En “El populista silvestre” (El Comercio, 21/8/22), Carlos Meléndez hace la aproximación más cercana, a mi juicio, a las razones que explican no solo por qué Pedro Castillo aún mantiene entre un 20-25% de aceptación a nivel nacional, sino a la naturaleza misma de su gobierno.
Es entendible que para quienes adscribimos a principios republicanos (“oficiales”) de respeto al Estado de derecho y normas básicas de lo occidental y comúnmente entendido como “buen gobierno” sea inaceptable que en el ejercicio del poder se incurra en la comisión de delitos comunes y prácticas criminales mientras, en simultáneo, se dice favorecer al “pueblo”.

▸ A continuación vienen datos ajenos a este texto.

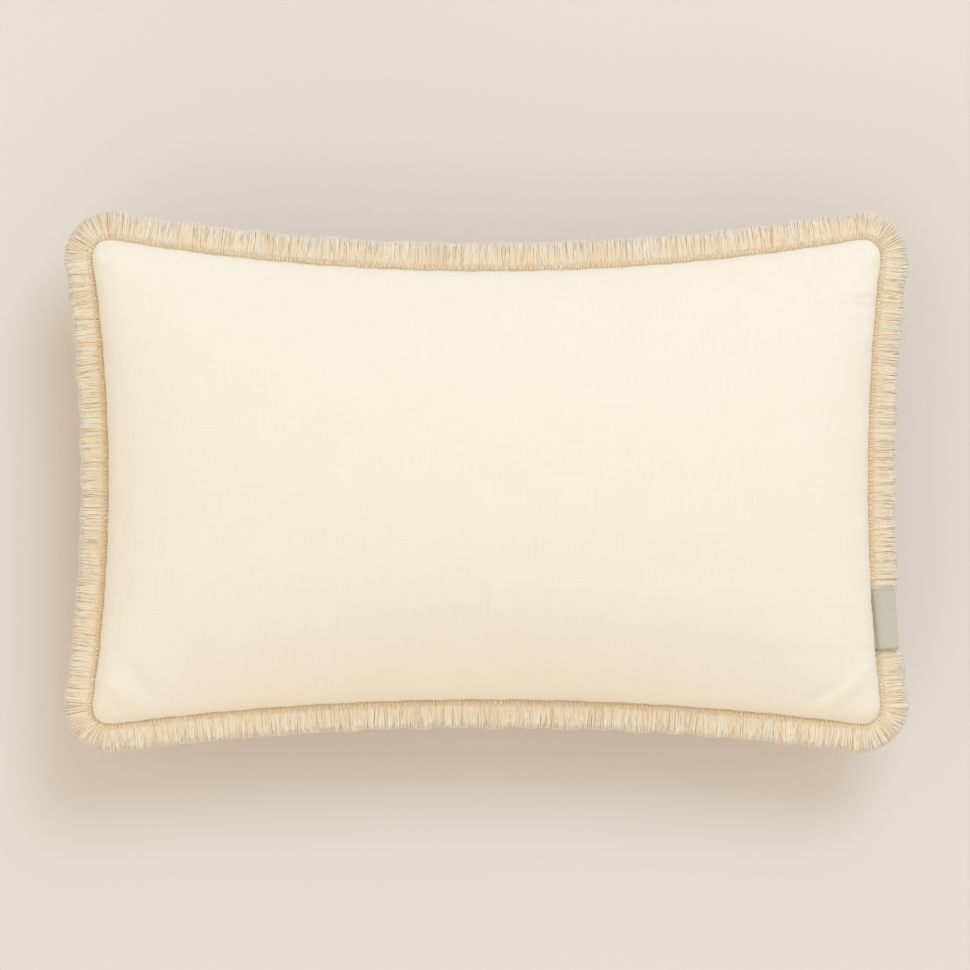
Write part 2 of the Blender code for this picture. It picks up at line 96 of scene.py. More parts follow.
def side_x(a, b):
    """Distance from the middle to the left or right side, at b along it."""
    pull = np.where(a > 0, PULL_RIGHT, PULL_LEFT)
    radius = arc_radius(HALF_Y, pull)
    return HALF_X - pull + radius - np.sqrt(radius ** 2 - b ** 2)


def side_y(a, b):
    """Distance from the middle to the top or bottom side, at a along it."""
    pull = np.where(b > 0, PULL_TOP, PULL_BOTTOM)
    radius = arc_radius(HALF_X, pull)
    return HALF_Y - pull + radius - np.sqrt(radius ** 2 - a ** 2)


def bow(a, b):
    """Pull points of the plain rectangle in, as the filling does."""
    return np.stack([a / HALF_X * side_x(a, b), b / HALF_Y * side_y(a, b)], axis=-1)


class Seam:
    """A seam line: the corner box less an inset, with rounded corners, its sides pulled in."""

    def __init__(self, inset, corner):
        self.half_a, self.half_b = HALF_X - inset, HALF_Y - inset
        self.corner = corner

    def flat(self, u, v):
        b = v * self.half_b
        past = np.maximum(0, abs(b) - (self.half_b - self.corner))
        reach = self.half_a - self.corner + np.sqrt(np.maximum(0, self.corner ** 2 - past ** 2))
        return u * reach, b

    def plan(self, u, v):
        return bow(*self.flat(u, v))

    def past(self, a, b):
        return abs(a) - (self.half_a - self.corner), abs(b) - (self.half_b - self.corner)

    def depth(self, u, v):
        """How far inside the seam points lie."""
        past_a, past_b = self.past(*self.flat(u, v))
        outside = np.hypot(np.maximum(past_a, 0), np.maximum(past_b, 0))
        return self.corner - outside - np.minimum(np.maximum(past_a, past_b), 0)

    def outward(self, a, b):
        """Direction away from the pillow at points on the seam line."""
        pull_x = np.where(a > 0, PULL_RIGHT, PULL_LEFT)
        pull_y = np.where(b > 0, PULL_TOP, PULL_BOTTOM)
        from_x = -np.arcsin(abs(b) / arc_radius(HALF_Y, pull_x))
        from_y = math.pi / 2 + np.arcsin(abs(a) / arc_radius(HALF_X, pull_y))
        past_a, past_b = self.past(a, b)
        share = np.arctan2(np.maximum(past_b, 0), np.maximum(past_a, 0)) / (math.pi / 2)
        angle = from_x + share * (from_y - from_x)
        outward_x, outward_y = np.copysign(1, a) * np.cos(angle), np.copysign(1, b) * np.sin(angle)
        return np.stack([outward_x, outward_y], axis=-1)

    def trace(self, corner_steps=24, side_steps=160):
        """Close points round the seam, anticlockwise from the right side's top: place and outward."""
        flat = []
        straight = np.array([self.half_a - self.corner, self.half_b - self.corner])
        middles = [straight * signs for signs in ((1, 1), (-1, 1), (-1, -1), (1, -1))]
        for turn, middle in enumerate(middles):
            angle = (turn + np.linspace(0, 1, corner_steps + 1)) * math.pi / 2
            flat.append(middle + self.corner * np.stack([np.cos(angle), np.sin(angle)], axis=-1))
            end = (turn + 1) * math.pi / 2
            finish = middles[(turn + 1) % 4] + self.corner * np.array([math.cos(end), math.sin(end)])
            share = np.linspace(0, 1, side_steps + 1)[1:-1, None]
            flat.append(flat[-1][-1] * (1 - share) + finish * share)
        a, b = np.concatenate(flat).T
        return bow(a, b), self.outward(a, b)

    def around(self, count):
        """Even points round the seam: place, outward, distance so far and the whole length."""
        place, outward = self.trace()
        place = np.vstack([place, place[:1]])
        outward = np.vstack([outward, outward[:1]])
        run = np.concatenate([[0], np.cumsum(np.linalg.norm(np.diff(place, axis=0), axis=1))])
        at = np.linspace(0, 1, count, endpoint=False) * run[-1]
        place = np.stack([np.interp(at, run, place[:, k]) for k in range(2)], axis=-1)
        outward = np.stack([np.interp(at, run, outward[:, k]) for k in range(2)], axis=-1)
        outward /= np.linalg.norm(outward, axis=1, keepdims=True)
        return place, outward, at, run[-1]


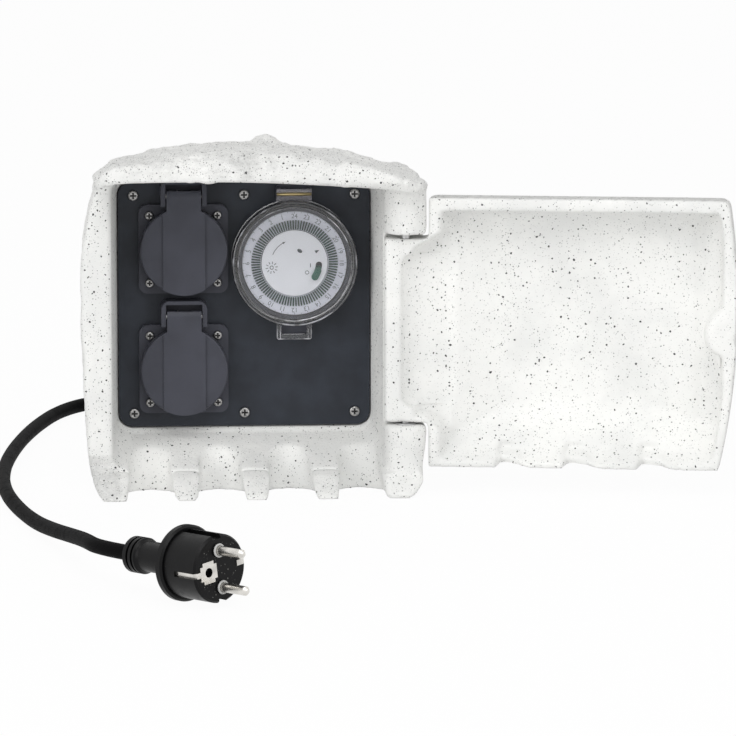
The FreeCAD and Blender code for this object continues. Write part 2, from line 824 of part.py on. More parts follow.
def socket_lid(cz):
    """Round cap with a raised band, a finger tab and a neck that turns on the pin."""
    skirt_end = panel_face - flange_thick - lid_skirt_gap
    inner = lid_radius - lid_wall
    cap = cut(
        rod(lid_radius, socket_x, cz, lid_face, skirt_end),
        rod(inner, socket_x, cz, lid_face + lid_thick, skirt_end + 1),
    )
    edges = [e for e in cap.Edges if abs(e.BoundBox.YMax - lid_face) < 0.01]
    cap = cap.makeFillet(1.2, edges)
    # Room at the back of the skirt, below the hinge, for the collar to pass as the lid swings
    half = lid_band / 2
    cap = cut(cap, block(
        socket_x - half - 2.0, socket_x + half + 2.0, lid_axis_y + 1.4, skirt_end + 1,
        cz + lid_radius * 0.6, cz + lid_radius + 1,
    ))
    reach = math.sqrt(lid_radius ** 2 - half ** 2)
    band_face = lid_face - lid_band_raise
    band = trace(
        front(band_face), (socket_x - half, cz - reach),
        ((socket_x, cz - lid_radius - lid_tab), (socket_x + half, cz - reach)),
        ((socket_x + half, cz + reach),), ((socket_x, cz + lid_radius), (socket_x - half, cz + reach)),
        ((socket_x - half, cz - reach),),
    )
    band = prism(band, V(0, lid_face - band_face + 1.6, 0))
    half_neck = lid_neck / 2
    left, right = socket_x - half_neck, socket_x + half_neck
    axis_z = cz + lid_axis_up
    neck = block(left, right, band_face, lid_axis_y, cz + lid_radius - 2.2, axis_z)
    barrel = cross_bar(lid_barrel, lid_axis_y, axis_z, left, right)
    hood = cross_bar(lid_hood, lid_axis_y, axis_z, left, right).common(
        block(left, right, band_face - 1, lid_axis_y, axis_z, axis_z + lid_hood_up)
    )
    slot = spring_length / 2 + 0.4
    hold = cut(
        fuse(neck, barrel, hood), rod(inner, socket_x, cz, lid_face + lid_thick, 9),
        block(
            socket_x - slot, socket_x + slot, lid_axis_y - spring_radius - 0.4, 9,
            axis_z - lid_barrel - 0.6, axis_z + lid_barrel + 1,
        ),
    )
    hole = cross_bar(lid_pin_radius + pin_fit, lid_axis_y, axis_z, left - 1, right + 1)
    return cut(fuse(cap, band, hold), hole)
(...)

Tanto como que quien es la primera autoridad del país sea un séxtuple investigado por la fiscalía y que en su modus operandi corrupto recurra a familiares íntimos y al entorno de amigos cercanos de aquí y de allá, y a la estructura de cuotas creadas por razones políticas. Una suerte de casta especial habilitada para hacer aquello que el resto estamos impedidos (claro, mientras no nos toque “esa suerte” de ser gobernantes).
Esa “marginalidad informal y política” (e ilegal, agrego yo) a la que alude Meléndez es la que hoy ocupa Palacio de Gobierno (“la Copa Perú”). De acuerdo. Sin embargo, agregaré tres preguntas que considero cruciales. Lo que hoy tenemos ante nuestros ojos, ¿es la realidad predominante de la práctica política en el país? Tal situación, ¿es irreversible e inexorable y, por lo tanto, no hay nada más que hacer? Y tres, cualquier reforma política, electoral o de la estructura del Estado, ¿debería atender y afrontar la cultura y vocación no oficial (no occidental) de esa gran cantidad de peruanos?
Una respuesta afirmativa a las dos primeras interrogantes equivale a sentenciar nuestra inviabilidad como Estado y como país y, por ende, que el último apague la luz. Creo, más bien, que toca contestar con un sí a la tercera pregunta.
Si algo de positivo tiene esta penosa circunstancia de Castillo en el poder es enrostrarnos en 3D la política tal y como es vivida, sentida y practicada en extensas porciones del territorio nacional. El solo dato de que una gran mayoría de autoridades regionales, provinciales y distritales sea objeto de persecución fiscal y/o sanción judicial es prueba de lo antes señalado.
Pedro Castillo y quienes lo blindan en el Congreso son una expresión de esa marginalidad e ilegalidad cada vez más devenidas normalidades. Hacer plena consciencia de ello es el primer paso. El siguiente es actuar, no solo en lo inmediato (apartarlo del gobierno), sino concertar con urgencia varias voluntades (no solo políticas) para impedir que el futuro del país sea secuestrado.
Lo peor que nos podría pasar en el Perú es encargarles las grandes reformas solo a los políticos.